Check every line below for the word "with" and show those that hold it.

:: DATASET CONTENT

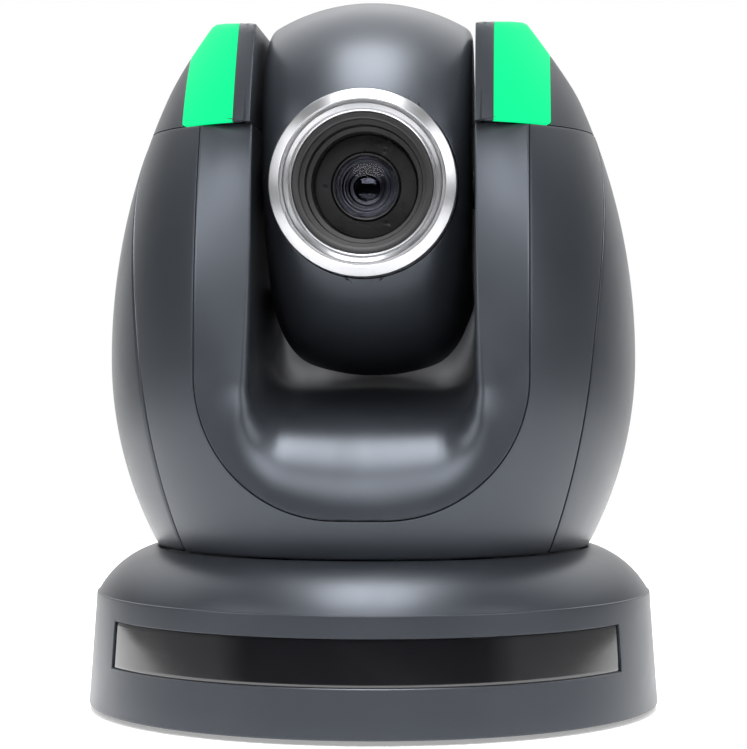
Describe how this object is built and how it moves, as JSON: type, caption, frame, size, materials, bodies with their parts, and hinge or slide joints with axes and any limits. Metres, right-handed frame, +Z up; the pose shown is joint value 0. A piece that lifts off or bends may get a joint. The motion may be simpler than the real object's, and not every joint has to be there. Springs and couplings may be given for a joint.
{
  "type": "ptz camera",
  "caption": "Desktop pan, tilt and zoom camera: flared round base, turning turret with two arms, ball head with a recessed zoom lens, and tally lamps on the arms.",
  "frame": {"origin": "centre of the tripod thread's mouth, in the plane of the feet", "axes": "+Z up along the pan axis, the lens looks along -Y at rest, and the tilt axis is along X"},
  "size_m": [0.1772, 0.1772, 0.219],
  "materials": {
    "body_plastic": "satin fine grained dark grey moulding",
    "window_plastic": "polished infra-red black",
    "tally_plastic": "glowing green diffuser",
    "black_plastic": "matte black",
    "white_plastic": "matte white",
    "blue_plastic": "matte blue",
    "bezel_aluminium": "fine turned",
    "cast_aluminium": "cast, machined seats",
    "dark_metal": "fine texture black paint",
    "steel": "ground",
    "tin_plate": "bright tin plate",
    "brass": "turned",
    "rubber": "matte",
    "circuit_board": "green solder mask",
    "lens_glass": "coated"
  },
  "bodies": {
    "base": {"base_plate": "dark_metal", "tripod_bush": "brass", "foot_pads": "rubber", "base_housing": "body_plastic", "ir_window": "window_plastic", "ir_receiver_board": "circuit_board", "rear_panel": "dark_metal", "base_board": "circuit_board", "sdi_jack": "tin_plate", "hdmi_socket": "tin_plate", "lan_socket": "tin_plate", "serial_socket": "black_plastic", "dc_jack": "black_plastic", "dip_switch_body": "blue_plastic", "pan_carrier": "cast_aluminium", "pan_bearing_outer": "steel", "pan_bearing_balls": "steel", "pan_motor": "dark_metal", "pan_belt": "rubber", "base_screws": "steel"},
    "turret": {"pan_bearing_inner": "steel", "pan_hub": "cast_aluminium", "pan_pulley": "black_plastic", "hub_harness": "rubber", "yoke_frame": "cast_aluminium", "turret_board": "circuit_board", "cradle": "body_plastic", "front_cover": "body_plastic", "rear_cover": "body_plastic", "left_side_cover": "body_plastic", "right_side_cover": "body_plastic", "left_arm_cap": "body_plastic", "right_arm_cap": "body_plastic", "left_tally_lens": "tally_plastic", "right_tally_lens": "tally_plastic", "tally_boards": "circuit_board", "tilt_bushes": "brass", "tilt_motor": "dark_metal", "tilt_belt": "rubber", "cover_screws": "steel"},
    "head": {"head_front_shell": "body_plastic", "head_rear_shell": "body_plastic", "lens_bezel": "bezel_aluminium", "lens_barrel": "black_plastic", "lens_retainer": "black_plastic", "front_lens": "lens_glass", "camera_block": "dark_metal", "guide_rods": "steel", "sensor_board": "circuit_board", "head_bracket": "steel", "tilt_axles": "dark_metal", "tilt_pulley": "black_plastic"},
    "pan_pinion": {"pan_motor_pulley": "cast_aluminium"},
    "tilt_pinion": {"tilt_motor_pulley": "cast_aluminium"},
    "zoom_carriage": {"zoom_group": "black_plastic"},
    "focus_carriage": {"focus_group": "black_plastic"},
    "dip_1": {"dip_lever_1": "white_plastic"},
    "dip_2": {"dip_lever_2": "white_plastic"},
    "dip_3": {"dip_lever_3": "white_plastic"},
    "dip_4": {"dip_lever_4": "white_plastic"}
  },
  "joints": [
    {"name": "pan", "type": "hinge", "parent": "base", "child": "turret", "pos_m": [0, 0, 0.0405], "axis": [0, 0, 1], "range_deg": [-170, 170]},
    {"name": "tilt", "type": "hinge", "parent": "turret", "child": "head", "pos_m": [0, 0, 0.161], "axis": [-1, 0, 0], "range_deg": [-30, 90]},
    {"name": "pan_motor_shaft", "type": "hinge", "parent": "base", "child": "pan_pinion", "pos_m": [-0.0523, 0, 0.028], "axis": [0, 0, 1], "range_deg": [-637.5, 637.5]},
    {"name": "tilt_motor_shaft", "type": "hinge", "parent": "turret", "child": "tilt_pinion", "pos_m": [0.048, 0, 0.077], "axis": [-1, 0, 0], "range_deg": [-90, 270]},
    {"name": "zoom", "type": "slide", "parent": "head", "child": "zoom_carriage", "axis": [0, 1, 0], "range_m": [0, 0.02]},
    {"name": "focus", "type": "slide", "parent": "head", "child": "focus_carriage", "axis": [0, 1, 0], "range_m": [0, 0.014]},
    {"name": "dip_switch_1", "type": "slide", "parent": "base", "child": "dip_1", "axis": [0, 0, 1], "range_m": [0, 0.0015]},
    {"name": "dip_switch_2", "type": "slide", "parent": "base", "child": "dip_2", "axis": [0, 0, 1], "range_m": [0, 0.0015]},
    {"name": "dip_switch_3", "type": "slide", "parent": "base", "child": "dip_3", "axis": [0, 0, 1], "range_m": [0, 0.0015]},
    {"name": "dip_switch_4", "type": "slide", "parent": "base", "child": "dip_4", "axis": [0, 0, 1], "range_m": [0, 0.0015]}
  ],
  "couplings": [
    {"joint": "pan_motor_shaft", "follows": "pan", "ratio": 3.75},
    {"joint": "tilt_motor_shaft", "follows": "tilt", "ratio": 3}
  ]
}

::::
:: DATASET CONTENT

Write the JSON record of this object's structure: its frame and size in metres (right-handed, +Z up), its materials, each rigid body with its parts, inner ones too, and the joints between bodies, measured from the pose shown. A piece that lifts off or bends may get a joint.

::::

-- TASK SOLUTION --
Describe how this object is built and how it moves, as JSON: type, caption, frame, size, materials, bodies with their parts, and hinge or slide joints with axes and any limits. Metres, right-handed frame, +Z up; the pose shown is joint value 0. A piece that lifts off or bends may get a joint. The motion may be simpler than the real object's, and not every joint has to be there. Springs and couplings may be given for a joint.
  "caption": "Desktop pan, tilt and zoom camera: flared round base, turning turret with two arms, ball head with a recessed zoom lens, and tally lamps on the arms.",
Write the JSON record of this object's structure: its frame and size in metres (right-handed, +Z up), its materials, each rigid body with its parts, inner ones too, and the joints between bodies, measured from the pose shown. A piece that lifts off or bends may get a joint.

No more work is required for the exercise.